### [What is asked]
Quote the whole listing word for word, please.
※
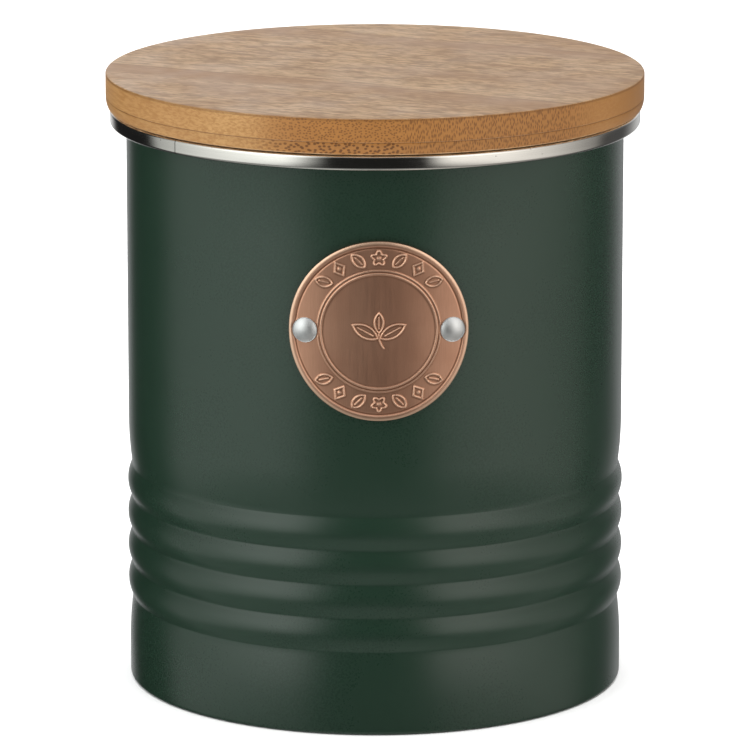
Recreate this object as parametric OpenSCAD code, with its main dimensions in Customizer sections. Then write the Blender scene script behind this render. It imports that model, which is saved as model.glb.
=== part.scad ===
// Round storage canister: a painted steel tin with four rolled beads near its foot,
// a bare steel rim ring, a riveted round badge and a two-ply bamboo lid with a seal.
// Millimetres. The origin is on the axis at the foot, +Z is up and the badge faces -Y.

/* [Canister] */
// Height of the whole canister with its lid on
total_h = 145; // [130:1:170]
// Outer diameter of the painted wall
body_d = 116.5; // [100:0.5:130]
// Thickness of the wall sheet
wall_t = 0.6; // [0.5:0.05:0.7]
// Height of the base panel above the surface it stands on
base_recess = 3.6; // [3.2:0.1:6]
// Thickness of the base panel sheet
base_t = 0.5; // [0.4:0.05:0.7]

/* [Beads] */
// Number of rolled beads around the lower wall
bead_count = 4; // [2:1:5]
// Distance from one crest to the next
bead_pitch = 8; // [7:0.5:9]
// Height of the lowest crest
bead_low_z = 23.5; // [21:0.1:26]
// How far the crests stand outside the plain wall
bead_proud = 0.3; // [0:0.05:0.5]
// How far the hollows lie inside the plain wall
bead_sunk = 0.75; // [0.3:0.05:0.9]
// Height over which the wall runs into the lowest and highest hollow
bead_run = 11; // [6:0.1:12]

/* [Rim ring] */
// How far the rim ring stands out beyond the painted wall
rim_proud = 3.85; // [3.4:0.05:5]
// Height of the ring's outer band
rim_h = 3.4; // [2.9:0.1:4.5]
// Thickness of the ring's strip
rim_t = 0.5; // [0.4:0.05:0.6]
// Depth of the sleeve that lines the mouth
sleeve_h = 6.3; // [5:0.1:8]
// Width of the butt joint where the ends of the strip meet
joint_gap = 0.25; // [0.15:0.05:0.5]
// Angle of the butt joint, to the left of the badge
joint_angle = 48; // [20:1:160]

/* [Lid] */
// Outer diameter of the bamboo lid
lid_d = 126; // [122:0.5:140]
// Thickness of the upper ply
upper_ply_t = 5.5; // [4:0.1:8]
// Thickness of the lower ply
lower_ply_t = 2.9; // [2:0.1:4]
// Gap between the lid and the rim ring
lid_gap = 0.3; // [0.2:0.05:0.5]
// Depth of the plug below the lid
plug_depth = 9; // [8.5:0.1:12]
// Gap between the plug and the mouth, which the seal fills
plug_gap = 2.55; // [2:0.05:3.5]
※
### [Solution to the problem]
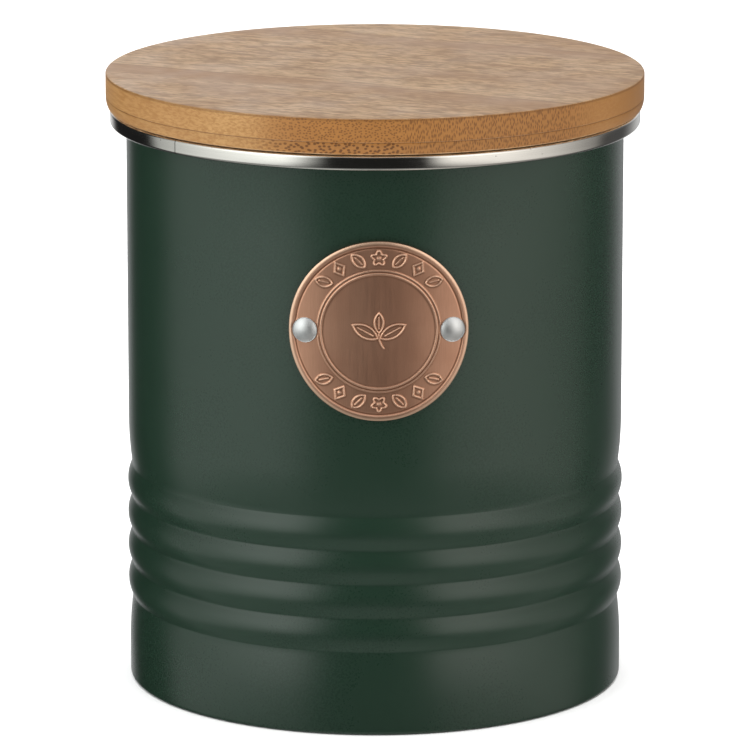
Recreate this object as parametric OpenSCAD code, with its main dimensions in Customizer sections. Then write the Blender scene script behind this render. It imports that model, which is saved as model.glb.
=== part.scad ===
// Round storage canister: a painted steel tin with four rolled beads near its foot,
// a bare steel rim ring, a riveted round badge and a two-ply bamboo lid with a seal.
// Millimetres. The origin is on the axis at the foot, +Z is up and the badge faces -Y.

/* [Canister] */
// Height of the whole canister with its lid on
total_h = 145; // [130:1:170]
// Outer diameter of the painted wall
body_d = 116.5; // [100:0.5:130]
// Thickness of the wall sheet
wall_t = 0.6; // [0.5:0.05:0.7]
// Height of the base panel above the surface it stands on
base_recess = 3.6; // [3.2:0.1:6]
// Thickness of the base panel sheet
base_t = 0.5; // [0.4:0.05:0.7]

/* [Beads] */
// Number of rolled beads around the lower wall
bead_count = 4; // [2:1:5]
// Distance from one crest to the next
bead_pitch = 8; // [7:0.5:9]
// Height of the lowest crest
bead_low_z = 23.5; // [21:0.1:26]
// How far the crests stand outside the plain wall
bead_proud = 0.3; // [0:0.05:0.5]
// How far the hollows lie inside the plain wall
bead_sunk = 0.75; // [0.3:0.05:0.9]
// Height over which the wall runs into the lowest and highest hollow
bead_run = 11; // [6:0.1:12]

/* [Rim ring] */
// How far the rim ring stands out beyond the painted wall
rim_proud = 3.85; // [3.4:0.05:5]
// Height of the ring's outer band
rim_h = 3.4; // [2.9:0.1:4.5]
// Thickness of the ring's strip
rim_t = 0.5; // [0.4:0.05:0.6]
// Depth of the sleeve that lines the mouth
sleeve_h = 6.3; // [5:0.1:8]
// Width of the butt joint where the ends of the strip meet
joint_gap = 0.25; // [0.15:0.05:0.5]
// Angle of the butt joint, to the left of the badge
joint_angle = 48; // [20:1:160]

/* [Lid] */
// Outer diameter of the bamboo lid
lid_d = 126; // [122:0.5:140]
// Thickness of the upper ply
upper_ply_t = 5.5; // [4:0.1:8]
// Thickness of the lower ply
lower_ply_t = 2.9; // [2:0.1:4]
// Gap between the lid and the rim ring
lid_gap = 0.3; // [0.2:0.05:0.5]
// Depth of the plug below the lid
plug_depth = 9; // [8.5:0.1:12]
// Gap between the plug and the mouth, which the seal fills
plug_gap = 2.55; // [2:0.05:3.5]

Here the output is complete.